Elizabeth Stone: Right. Well, you couldn’t, I mean, Iraq was a mess. Then the U.S. invaded Iraq [in 1991], and one of the things they [the U.S. government] did is they established Fulbright grants. So, I got a Fulbright grant to go to Iraq.

I just kind of dreamt up some museum project. Basically, I wanted to be there.

 

AK: Why?

 

ES: Well, I really wanted to dig there. But in order to – I knew that in order to get a permit, I had to be hanging around a lot. People had to know me. You can’t just kind of write and say, ‘Well, here I am, I’m kind of Joe Blow, I want a permit.’

And I wasn’t – I hadn’t spent enough time there. And, so, I actually worked on somebody else’s project in the [Iraq National] Museum, just so I was in the museum everyday. They were doing salvage at the time, because there were various sites [where] they were doing irrigation projects and [excavating] things that were going to be damaged… And they actually would pay for the excavations, and so there was a lot of that going on.

But I was interested in Mesopotamian cities and I really wanted to do a project where we could look at a single-period, urban sitewhere we could get an understanding of how it was all put together.

My dissertation advisor Robert Adams and some of his students had done archaeological surveys, so we had basic data on most of the sites in Iraq. “They were so big, occupied during this time period, blah, blah, blah.”

So, I went through all of those data, looking for a large site—because I was interested in cities; occupied for a short period of time—so you would have just, kind of, one thing there; and occupied during the early second millennium—which is when you begin to get the public documents as well as the private documents. And there were two.

 

Stone’s plan worked. She picked a site—south of Baghdad and east of Babylon, near the ancient shores of the Tigris river—and got permission to dig.

 

ES: Mashkan-shapir was this fabulous site. It was out in the middle of the desert, but it was relatively easy to get to—well, it wasn’t at that particular point, because we were living at the dig house at Abu Salabikh [another site]. It’s in the middle of the irrigation zone, so you have to kind of get yourself through the irrigation zone, then you can drive fast through the desert.

 

AK: Is that a headache to get through?

 

ES: Well, it was especially a headache because we had a Land Rover, which has a slightly wider wheelbase than anything else. So, there are all these little mud bridges across canals, and we would kind of chip off the edges of them and have to go and take another road. And, so, you’re kind of winding your way through irrigation canals and bridges and things…But we did it for three weeks.

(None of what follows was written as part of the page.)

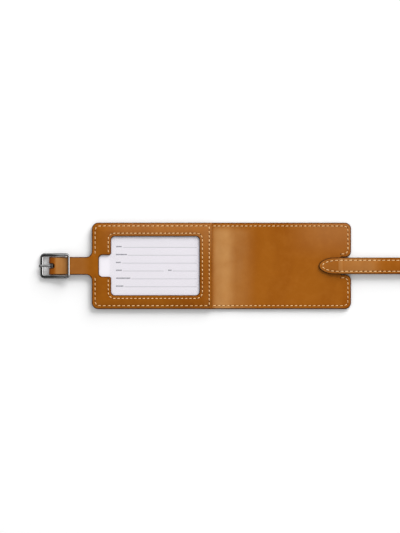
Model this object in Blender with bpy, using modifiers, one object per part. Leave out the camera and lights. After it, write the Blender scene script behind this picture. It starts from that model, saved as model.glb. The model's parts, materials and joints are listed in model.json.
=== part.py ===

It was in the summer—we got blown away by dust storms. But the site was just littered with objects. It was a fabulous site. I can’t remember, we found something like 300—I just remember going for a walk, there was a mound at the south end of the site. I wasn’t sure if it was from the same time period, because it seemed pretty high. It actually turned out to be where the temple was. It was a temple platform. And there were, I don’t know, 40 pieces of terra cotta statury. [Laughs]

 

AK: Lying on the surface?

 

ES: On the surface.

We were trying to figure out what the site was. We had written an article, arguing that it was the site known historically – but [that] nobody had ever found – called Mashkan-shapir…One of the things we knew about Mashkan-shapir was that it had a city wall… So, I went for a walk around, looking for the city wall. I kind of found the city wall. I kind of looked around, and then all of a sudden there was a heap of text that said ‘This is Mashkan-shapir.’ [Laughs] I think the second or third piece I picked up, it said Mashkan-shapir.

The idea was that we would do this survey… We flew kites so we had aerial photographs so we could map it.

 

AK: You would take photographs with a kite? How does that work?

 

ES: [Laughs] You just walk up and down with a kite. In those days, the camera had a timer in it and we would send it up, it would take a bunch of pictures and we would bring it down and put another roll of film in it.

 

AK: So, one of the skills of being an archaeologist is being able to fly a kite?

 

ES: Well, that’s Paul. [Laughs] Both of us flew kites as kids. We knew other people who wanted to do this kind of thing, but nobody knew how to fly a kite, so they broke the camera.

 

AK: This wasn’t standard archaeology practice?

 

ES: Well, people do balloons. But those only go straight up.

 

AK: But you guys were the kite people?

 

ES: We were kite people. We did a complete aerial survey of Mashkan-shapir with a kite. And I think, in many ways, we ended up understanding the way that city was put together better than any other Mesopotamian city.